Le roi visigoth, Leuvigilde, prétendit réunir ceux qui croyaient à la consubstantialité et ceux qui n’y croyaient pas. Son fils Herminigilde se révolta contre lui. Il y avait encore alors un roitelet suève qui possédait la Galice et quelques places aux environs : le fils rebelle se ligua avec ce Suève, et fit longtemps la guerre à son père ; enfin, n’ayant jamais voulu se soumettre, il fut vaincu, pris dans Cordoue, et tué par un officier du roi. L’Église romaine en a fait un saint, ne considérant en lui que la religion romaine, qui fut le prétexte de sa révolte.

Cette mémorable aventure arriva en 584, et je ne la rapporte que comme un des exemples de l’état funeste où l’Espagne était réduite.

Ce royaume des Visigoths n’était point héréditaire ; les évêques, qui eurent d’abord en Espagne la même autorité qu’ils acquirent en France du temps des Carlovingiens, faisaient et défaisaient les rois, avec les principaux seigneurs. Ce fut une nouvelle source de troubles continuels ; par exemple, ils élurent le bâtard Liuva, au mépris de ses frères légitimes ; et ce Liuva ayant été assassiné par un capitaine goth nommé Vitteric, ils élurent ce Vitteric sans difficulté.

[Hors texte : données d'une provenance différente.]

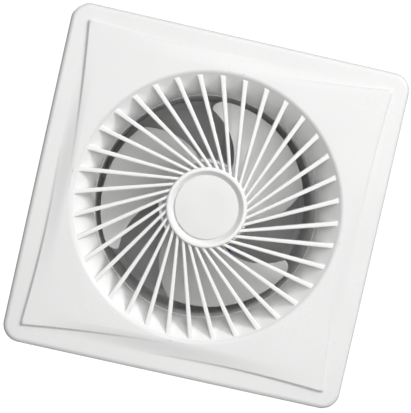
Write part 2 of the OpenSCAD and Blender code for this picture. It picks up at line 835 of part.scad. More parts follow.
// Bar that grips the supply cable against the flange
module cable_clamp() {
    mid_z = (cord_clamp_zs[0] + cord_clamp_zs[1]) / 2;
    color("white") difference() {
        union() {
            block(cord_clamp_x - 3, cord_clamp_x + 3, -10.6, -9, cord_clamp_zs[0], cord_clamp_zs[1]);
            for (z = cord_clamp_zs) translate([cord_clamp_x, 0, z]) rod(3, -10.6, -9);
            block(cord_clamp_x - 0.8, cord_clamp_x + 0.8, -9.1, -8.2, mid_z - 3, mid_z + 3);
        }
        for (z = cord_clamp_zs) translate([cord_clamp_x, 0, z]) rod(screw_r + 0.3, -12, -8);
    }
}

// Two screws of the cable clamp
module clamp_screws() {
    color("silver") for (z = cord_clamp_zs) pan_screw(cord_clamp_x, z, -10.6, 2.4, 1.8, 9.6);
}

// Rubber grommet for the supply cable
module cable_grommet() {
    color("black") translate([grommet_x, 0, grommet_z]) difference() {
        union() {
            rod(grommet_r, -flange_t, 0);
            rod(grommet_r + 1.6, -flange_t - 1.5, -flange_t);
        }
        rod(cable_d / 2, -flange_t - 3, 1);
    }
}

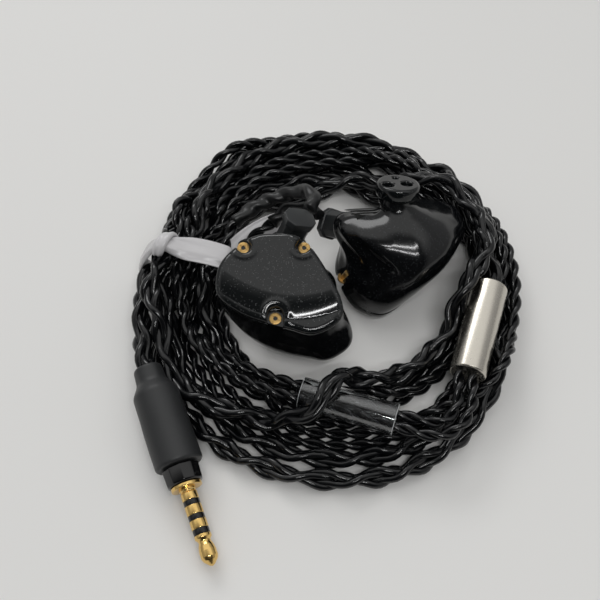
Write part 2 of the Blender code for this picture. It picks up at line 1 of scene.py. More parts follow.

Un de leurs meilleurs rois, nommé Vamba, dont nous avons déjà parlé[2], étant tombé malade, fut revêtu d’un sac de pénitent, et se soumit à la pénitence publique, qui devait, dit-on, le guérir : il guérit en effet ; mais, en qualité de pénitent, on lui déclara qu’il n’était pas capable des fonctions de la royauté, et il fut mis sept jours dans un monastère. Cet exemple fut cité en France, à la déposition de Louis le Faible[3].

  1. Chapitre xii.
  2. Chapitre xiii.
  3. Il est le premier roi qui ait cru ajouter à ses droits en se faisant sacrer, et il fut le premier que les prêtres chassèrent du trône. Obligé, en qualité de pénitent et de moine, de quitter la royauté, il choisit un successeur qui assembla un concile à Tolède. Ce concile formé, comme tous ceux d’Espagne et des Gaules du même temps, d’un grand nombre d’évêques et de quelques seigneurs laïques, déclara les sujets de Vamba dégagés envers lui du serment de fidélité, et anathématisa quiconque ne reconnaîtrait point le nouveau roi, qui se garda bien de se faire sacrer. L’aventure de Vamba dégoûta les rois d’Espagne de cette cérémonie. (K.)